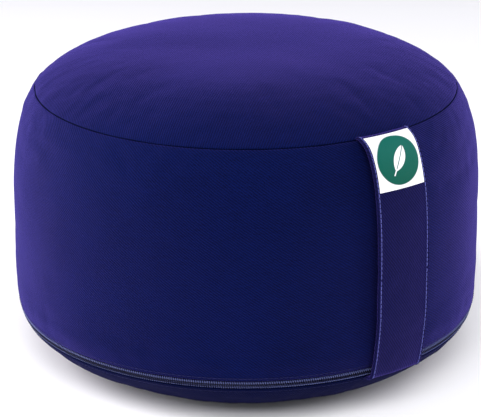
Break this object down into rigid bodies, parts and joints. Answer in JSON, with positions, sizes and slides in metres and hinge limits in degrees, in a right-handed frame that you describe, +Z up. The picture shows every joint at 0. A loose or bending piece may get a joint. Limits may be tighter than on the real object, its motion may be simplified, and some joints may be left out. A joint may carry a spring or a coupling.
{
  "type": "floor cushion",
  "caption": "Round zafu-style floor cushion: crowned twill cover with an exposed zip round its lower edge and a wide carry strap, over a zipped liner filled with hulls.",
  "frame": {"origin": "centre of the flat on which the cushion rests, on the axis of the round body", "axes": "+Z up out of the top panel; the carry strap is at the front, towards -Y; the cover's side join is at the back, towards +Y; the cover zip's closed end and slider are at the back left, towards +Y and -X"},
  "size_m": [0.306, 0.3144, 0.204],
  "materials": {
    "cover_twill": "matte cotton twill, indigo",
    "strap_twill": "matte cotton twill, indigo, folded",
    "indigo_thread": "polyester sewing thread",
    "strap_thread": "polyester topstitch thread, lighter blue",
    "white_thread": "polyester sewing thread, white",
    "label_satin": "woven satin label, white with a green disc",
    "zip_tape": "woven polyester tape",
    "zip_coil": "nylon coil, satin",
    "zip_metal": "plated, satin",
    "muslin": "unbleached cotton muslin",
    "muslin_thread": "cotton thread",
    "liner_zip_tape": "woven polyester tape, off-white",
    "liner_zip_coil": "nylon coil, off-white",
    "buckwheat_hulls": "loose dry hulls, matte"
  },
  "bodies": {
    "cushion": {"cover_top_panel": "cover_twill", "cover_side_panel": "cover_twill", "cover_base_panel": "cover_twill", "cover_top_seam_overlock": "indigo_thread", "cover_base_seam_thread": "indigo_thread", "cover_side_join_thread": "indigo_thread", "zip_tape_upper": "zip_tape", "zip_tape_lower": "zip_tape", "zip_coil_upper": "zip_coil", "zip_coil_lower": "zip_coil", "zip_tape_stitching": "indigo_thread", "zip_end_stops": "zip_metal", "handle_upper_end": "strap_twill", "handle_lower_end": "strap_twill", "handle_end_stitching": "strap_thread", "woven_label": "label_satin", "label_stitching": "white_thread", "liner_top_panel": "muslin", "liner_side_panel": "muslin", "liner_base_panel": "muslin", "liner_seam_threads": "muslin_thread", "liner_zip_tapes": "liner_zip_tape", "liner_zip_coils": "liner_zip_coil", "liner_zip_stops": "zip_metal", "buckwheat_fill": "buckwheat_hulls"},
    "zip_slider": {"zip_slider": "zip_metal"},
    "zip_pull": {"zip_pull_tab": "zip_metal"},
    "handle": {"handle_grip": "strap_twill", "handle_grip_stitching": "strap_thread"},
    "liner_slider": {"liner_zip_slider": "zip_metal"},
    "liner_pull": {"liner_zip_pull_tab": "zip_metal"}
  },
  "joints": [
    {"name": "cover_zip_run", "type": "hinge", "parent": "cushion", "child": "zip_slider", "pos_m": [0, 0, 0.0305], "axis": [0, 0, 1], "range_deg": [0, 290]},
    {"name": "cover_zip_pull_turn", "type": "hinge", "parent": "zip_slider", "child": "zip_pull", "pos_m": [-0.08736, 0.12476, 0.03015], "axis": [-0.1509, 0.2155, 0.9648], "range_deg": [-175, 0]},
    {"name": "strap_bow", "type": "slide", "parent": "cushion", "child": "handle", "axis": [0, -1, 0], "range_m": [0, 0.015]},
    {"name": "liner_zip_run", "type": "hinge", "parent": "cushion", "child": "liner_slider", "pos_m": [0, 0, 0.112], "axis": [0, 0, 1], "range_deg": [0, 75]},
    {"name": "liner_zip_pull_turn", "type": "hinge", "parent": "liner_slider", "child": "liner_pull", "pos_m": [-0.1179, 0.09047, 0.112], "axis": [0, 0, 1], "range_deg": [-10, 0]}
  ]
}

#### PROBLEM TO SOLVE
Extract each line of the material exactly as it stands.

#### CORRECT RESPONSE
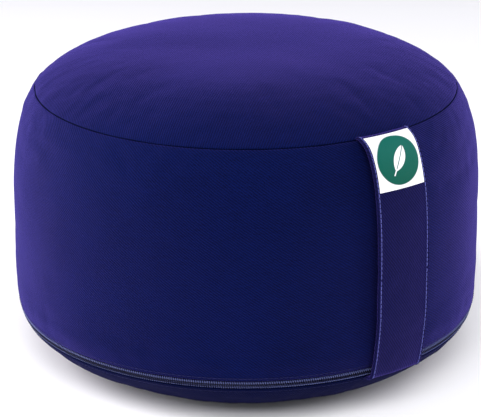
Break this object down into rigid bodies, parts and joints. Answer in JSON, with positions, sizes and slides in metres and hinge limits in degrees, in a right-handed frame that you describe, +Z up. The picture shows every joint at 0. A loose or bending piece may get a joint. Limits may be tighter than on the real object, its motion may be simplified, and some joints may be left out. A joint may carry a spring or a coupling.
{
  "type": "floor cushion",
  "caption": "Round zafu-style floor cushion: crowned twill cover with an exposed zip round its lower edge and a wide carry strap, over a zipped liner filled with hulls.",
  "frame": {"origin": "centre of the flat on which the cushion rests, on the axis of the round body", "axes": "+Z up out of the top panel; the carry strap is at the front, towards -Y; the cover's side join is at the back, towards +Y; the cover zip's closed end and slider are at the back left, towards +Y and -X"},
  "size_m": [0.306, 0.3144, 0.204],
  "materials": {
    "cover_twill": "matte cotton twill, indigo",
    "strap_twill": "matte cotton twill, indigo, folded",
    "indigo_thread": "polyester sewing thread",
    "strap_thread": "polyester topstitch thread, lighter blue",
    "white_thread": "polyester sewing thread, white",
    "label_satin": "woven satin label, white with a green disc",
    "zip_tape": "woven polyester tape",
    "zip_coil": "nylon coil, satin",
    "zip_metal": "plated, satin",
    "muslin": "unbleached cotton muslin",
    "muslin_thread": "cotton thread",
    "liner_zip_tape": "woven polyester tape, off-white",
    "liner_zip_coil": "nylon coil, off-white",
    "buckwheat_hulls": "loose dry hulls, matte"
  },
  "bodies": {
    "cushion": {"cover_top_panel": "cover_twill", "cover_side_panel": "cover_twill", "cover_base_panel": "cover_twill", "cover_top_seam_overlock": "indigo_thread", "cover_base_seam_thread": "indigo_thread", "cover_side_join_thread": "indigo_thread", "zip_tape_upper": "zip_tape", "zip_tape_lower": "zip_tape", "zip_coil_upper": "zip_coil", "zip_coil_lower": "zip_coil", "zip_tape_stitching": "indigo_thread", "zip_end_stops": "zip_metal", "handle_upper_end": "strap_twill", "handle_lower_end": "strap_twill", "handle_end_stitching": "strap_thread", "woven_label": "label_satin", "label_stitching": "white_thread", "liner_top_panel": "muslin", "liner_side_panel": "muslin", "liner_base_panel": "muslin", "liner_seam_threads": "muslin_thread", "liner_zip_tapes": "liner_zip_tape", "liner_zip_coils": "liner_zip_coil", "liner_zip_stops": "zip_metal", "buckwheat_fill": "buckwheat_hulls"},
    "zip_slider": {"zip_slider": "zip_metal"},
    "zip_pull": {"zip_pull_tab": "zip_metal"},
    "handle": {"handle_grip": "strap_twill", "handle_grip_stitching": "strap_thread"},
    "liner_slider": {"liner_zip_slider": "zip_metal"},
    "liner_pull": {"liner_zip_pull_tab": "zip_metal"}
  },
  "joints": [
    {"name": "cover_zip_run", "type": "hinge", "parent": "cushion", "child": "zip_slider", "pos_m": [0, 0, 0.0305], "axis": [0, 0, 1], "range_deg": [0, 290]},
    {"name": "cover_zip_pull_turn", "type": "hinge", "parent": "zip_slider", "child": "zip_pull", "pos_m": [-0.08736, 0.12476, 0.03015], "axis": [-0.1509, 0.2155, 0.9648], "range_deg": [-175, 0]},
    {"name": "strap_bow", "type": "slide", "parent": "cushion", "child": "handle", "axis": [0, -1, 0], "range_m": [0, 0.015]},
    {"name": "liner_zip_run", "type": "hinge", "parent": "cushion", "child": "liner_slider", "pos_m": [0, 0, 0.112], "axis": [0, 0, 1], "range_deg": [0, 75]},
    {"name": "liner_zip_pull_turn", "type": "hinge", "parent": "liner_slider", "child": "liner_pull", "pos_m": [-0.1179, 0.09047, 0.112], "axis": [0, 0, 1], "range_deg": [-10, 0]}
  ]
}